Another friend recalls his humor. “Peter was a punster, a prankster…He was infamous for his costumes at MediaWest con…As a wise-cracking cow, he truly had great legs and that’s no bull. We all will miss him terribly. He brought light and humor to even serious issues and a passionate level of concern.” Rudy seconds these sentiments. “Peter realized the importance of laughter. He never took himself too seriously but always took the concerns of others seriously,” he says. “Peter was willing to be a clown in order to bring laughter to others.”

Peter was also an inspiration to the LGBT community at large. “In earlier years, he supported activities sponsored by MCCD, Dignity, WSU Gay/Lesbian Liberation Front, Triangle Foundation, Motor City Pride, Pridefest, among numerous other organizations,” Tom explains. Rudy recalls his work in the LGBT community as well: “I think Peter’s combination of LGBT activism with a vibrant Jewish faith and tradition was something unforgettable,” he says. “The community will remember him for acting on his realization that we are connected and each of us needs each other.”

In general, Tom says, “Peter was a formidable presence and always spoke his mind respecting cultural differences and bringing people together of various backgrounds. His way of accepting people at face value is an example that I try to emulate in my own experiences. Peter indeed set the bar for making diversity a priority to be lived!”

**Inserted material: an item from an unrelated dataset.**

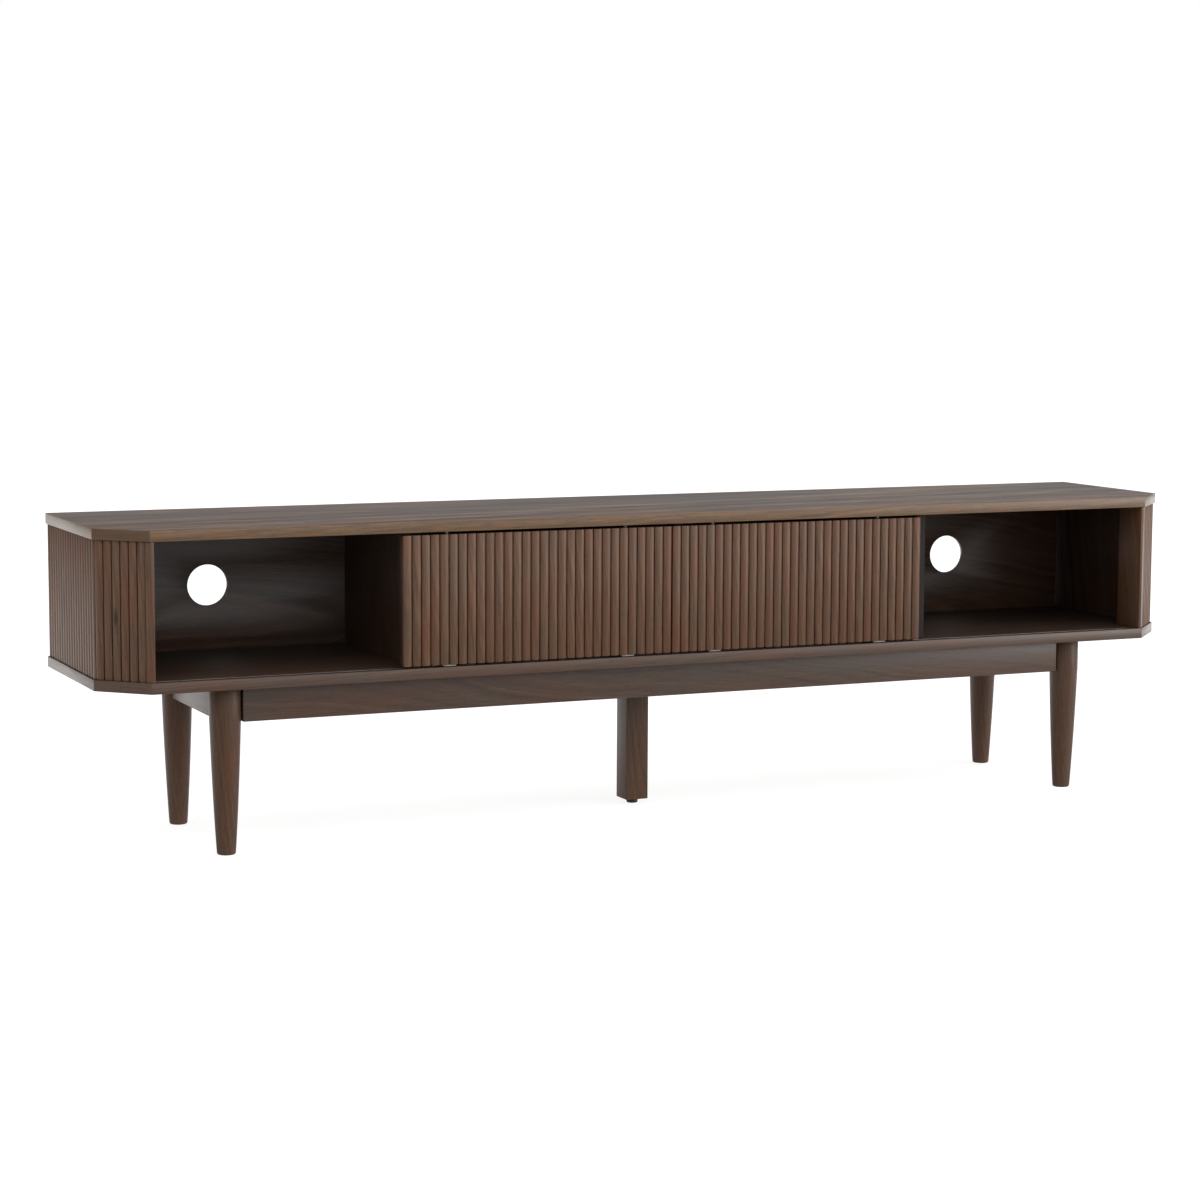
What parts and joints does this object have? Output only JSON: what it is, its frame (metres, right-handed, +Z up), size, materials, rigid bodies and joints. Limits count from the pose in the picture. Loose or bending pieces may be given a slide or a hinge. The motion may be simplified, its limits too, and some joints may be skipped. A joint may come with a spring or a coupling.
{
  "type": "low television cabinet with sliding doors",
  "caption": "Long low television cabinet with reeded walls, angled front corners, open end bays, sliding reeded doors and turned legs.",
  "frame": {"origin": "on the floor below the middle of the case", "axes": "+X along the length, to the right as seen from the front; +Z up; the front with the doors faces -Y"},
  "size_m": [2, 0.38, 0.531],
  "materials": {
    "walnut_stained_wood": "walnut-stained, satin lacquer",
    "walnut_veneer_dark": "dark stained veneer, satin",
    "grey_nylon": "moulded grey nylon",
    "aluminium_channel": "anodised",
    "zinc_plated_steel": "zinc plated",
    "black_plastic": "moulded black"
  },
  "bodies": {
    "case": {"back_apron": "walnut_stained_wood", "back_panel": "walnut_veneer_dark", "bottom_board": "walnut_stained_wood", "bottom_track": "aluminium_channel", "centre_glide_insert": "zinc_plated_steel", "centre_partition": "walnut_veneer_dark", "centre_post": "walnut_stained_wood", "centre_rail": "walnut_veneer_dark", "front_apron": "walnut_stained_wood", "left_back_corner_block": "walnut_veneer_dark", "left_back_leg": "walnut_stained_wood", "left_back_leg_bolt": "zinc_plated_steel", "left_corner_board": "walnut_veneer_dark", "left_corner_slats": "walnut_stained_wood", "left_corner_stile": "walnut_stained_wood", "left_end_board": "walnut_veneer_dark", "left_end_slats": "walnut_stained_wood", "left_front_corner_block": "walnut_veneer_dark", "left_front_leg": "walnut_stained_wood", "left_front_leg_bolt": "zinc_plated_steel", "left_partition": "walnut_veneer_dark", "left_side_rail": "walnut_stained_wood", "right_back_corner_block": "walnut_veneer_dark", "right_back_leg": "walnut_stained_wood", "right_back_leg_bolt": "zinc_plated_steel", "right_corner_board": "walnut_veneer_dark", "right_corner_slats": "walnut_stained_wood", "right_corner_stile": "walnut_stained_wood", "right_end_board": "walnut_veneer_dark", "right_end_slats": "walnut_stained_wood", "right_front_corner_block": "walnut_veneer_dark", "right_front_leg": "walnut_stained_wood", "right_front_leg_bolt": "zinc_plated_steel", "right_partition": "walnut_veneer_dark", "right_side_rail": "walnut_stained_wood", "top_board": "walnut_stained_wood", "top_track": "aluminium_channel"},
    "left_door": {"left_door_panel": "walnut_veneer_dark", "left_door_slats": "walnut_stained_wood", "left_door_left_roller_housing": "grey_nylon", "left_door_left_roller_axle": "zinc_plated_steel", "left_door_left_guide_pin": "grey_nylon", "left_door_right_roller_housing": "grey_nylon", "left_door_right_roller_axle": "zinc_plated_steel", "left_door_right_guide_pin": "grey_nylon"},
    "left_door_left_roller": {"left_door_left_roller": "grey_nylon"},
    "left_door_right_roller": {"left_door_right_roller": "grey_nylon"},
    "right_door": {"right_door_panel": "walnut_veneer_dark", "right_door_slats": "walnut_stained_wood", "right_door_left_roller_housing": "grey_nylon", "right_door_left_roller_axle": "zinc_plated_steel", "right_door_left_guide_pin": "grey_nylon", "right_door_right_roller_housing": "grey_nylon", "right_door_right_roller_axle": "zinc_plated_steel", "right_door_right_guide_pin": "grey_nylon"},
    "right_door_left_roller": {"right_door_left_roller": "grey_nylon"},
    "right_door_right_roller": {"right_door_right_roller": "grey_nylon"},
    "centre_glide": {"centre_glide": "black_plastic"}
  },
  "joints": [
    {"name": "left_door_slide", "type": "slide", "parent": "case", "child": "left_door", "axis": [1, 0, 0], "range_m": [-0.4127, 0]},
    {"name": "right_door_slide", "type": "slide", "parent": "case", "child": "right_door", "axis": [1, 0, 0], "range_m": [0, 0.4607]},
    {"name": "left_door_left_roller_spin", "type": "hinge", "parent": "left_door", "child": "left_door_left_roller", "pos_m": [-0.4263, -0.173, 0.2957], "axis": [0, 1, 0], "continuous": true},
    {"name": "left_door_right_roller_spin", "type": "hinge", "parent": "left_door", "child": "left_door_right_roller", "pos_m": [-0.1055, -0.173, 0.2957], "axis": [0, 1, 0], "continuous": true},
    {"name": "right_door_left_roller_spin", "type": "hinge", "parent": "right_door", "child": "right_door_left_roller", "pos_m": [0.0575, -0.173, 0.2957], "axis": [0, 1, 0], "continuous": true},
    {"name": "right_door_right_roller_spin", "type": "hinge", "parent": "right_door", "child": "right_door_right_roller", "pos_m": [0.3783, -0.173, 0.2957], "axis": [0, 1, 0], "continuous": true},
    {"name": "centre_glide_turn", "type": "hinge", "parent": "case", "child": "centre_glide", "pos_m": [0, 0.02, 0], "axis": [0, 0, 1], "continuous": true}
  ],
  "couplings": [
    {"joint": "left_door_left_roller_spin", "follows": "left_door_slide", "rad_per_m": 125},
    {"joint": "left_door_right_roller_spin", "follows": "left_door_slide", "rad_per_m": 125},
    {"joint": "right_door_left_roller_spin", "follows": "right_door_slide", "rad_per_m": 125},
    {"joint": "right_door_right_roller_spin", "follows": "right_door_slide", "rad_per_m": 125}
  ]
}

The Hebrew Memorial Chapel held a tribute for Peter officiated by Rabbi Alana Alpert following his passing. Contributions were accepted in his memory by Congregation T’Chiyah. “I quoted in Between the Lines a few weeks ago that I ‘cannot begin to imagine what life will be like without my closest friend, Peter Cooper’,” Tom says, “Even now the adjustment is difficult in his absence. I anticipate the time when we meet again in the life hereafter.”